Questo è stato grosso modo per decenni il “petrolio Italia”, di cui il fatto che una quota consistente fosse appannaggio di Esso Italiana, Mobil Oil Italiana e Shell Italiana non veniva percepita come una forzatura in quanto si trattava di società a tutti gli effetti genuinamente italiane, dotate di notevole autonomia e indipendenza rispetto alle case madri.

Di certo non semplici “terminali” di decisioni prese su modelli pensati e coniati all’estero come accade, spesso e volentieri, oggi.

Cosa resta oggi di quel complesso pilastro industriale e commerciale, segnato da un singolare rapporto tra pubblico e privato, che per tanti anni ha garantito la copertura del fabbisogno petrolifero del Paese e la sicurezza degli approvvigionamenti? E fino a che punto si può ancora chiamare “petrolio Italia”?

Eni è diventata una major e oggi nel suo “core business” il downstream petrolifero italiano è ancora un asset importante, soprattutto per quel che riguarda i biocarburanti avanzati, ma resta giocoforza in subordine rispetto a quello dell’upstream mondiale; la Esso Italiana, che oggi fa capo a ExxonMobil, si è progressivamente disfatta, sulla base del “modello grossista”, della proprietà della rete carburanti che era la seconda dopo quella dell’Agip; la Mobil Oil Italiana non c’è più dal 1990 e i suoi asset sono confluiti nella Kupit nata nel 1984 sulla radici italiane della Gulf; la Shell Italiana è praticamente sparita dagli schermi con i suoi asset oggi sparpagliati tra Eni, IP e Kupit; la Erg si è data alle rinnovabili e i suoi asset petroliferi sono finiti in parte in mani russe e in parte in condominio con la Total, quella appunto che ora dovrebbe confluire nell’Api; la Saras è ancora in mano a Gian Marco e Massimo Moratti dopo essere stata corteggiata dai russi e potrebbe finire in mani cinesi. In compenso il cosiddetto “petrolio Italia” può oggi contare, oltreché sulla Kupit, sulla Tamoil nata nel 1983 sulle radici italiane dell’Amoco e passata indenne attraverso la crisi libica e su una pluralità di operatori italiani e stranieri che controllano ormai una bella fetta della rete, dell’extra-rete e della logistica.

Nulla a che vedere comunque con il “petrolio Italia” di un tempo che a tutti gli effetti si può definire finito.
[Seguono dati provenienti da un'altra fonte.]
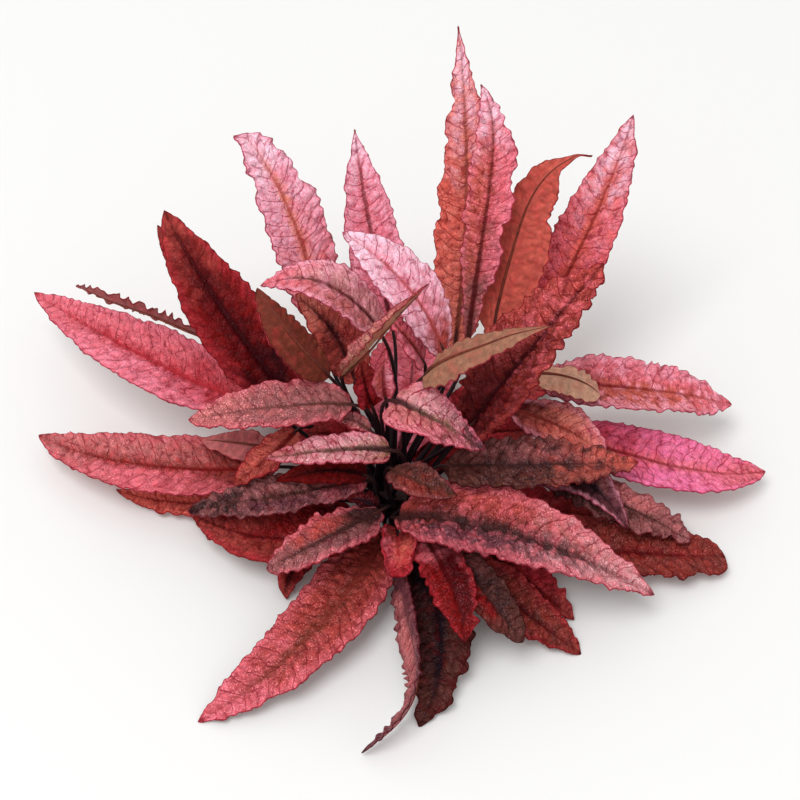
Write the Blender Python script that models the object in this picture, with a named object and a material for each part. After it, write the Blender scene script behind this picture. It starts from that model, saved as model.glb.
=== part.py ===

Un nuovo amalgama, infiltrato tra l’altro da sacche vistose di illegalità, che si prepara ad affrontare una fase non facile di transizione verso un mercato italiano sempre meno assetato di petrolio, dove più nessuno è tentato dal prendere impegni a lungo termine, costretto sempre di più a vivere alla giornata. Con gli stessi rappresentanti sindacali che ritengono che i nuovi soggetti che si stanno sostituendo alle compagnie petrolifere non sembrano avere la capacità di dare nel tempo le stesse garanzie di relazioni industriali a cui questo settore era abituato.»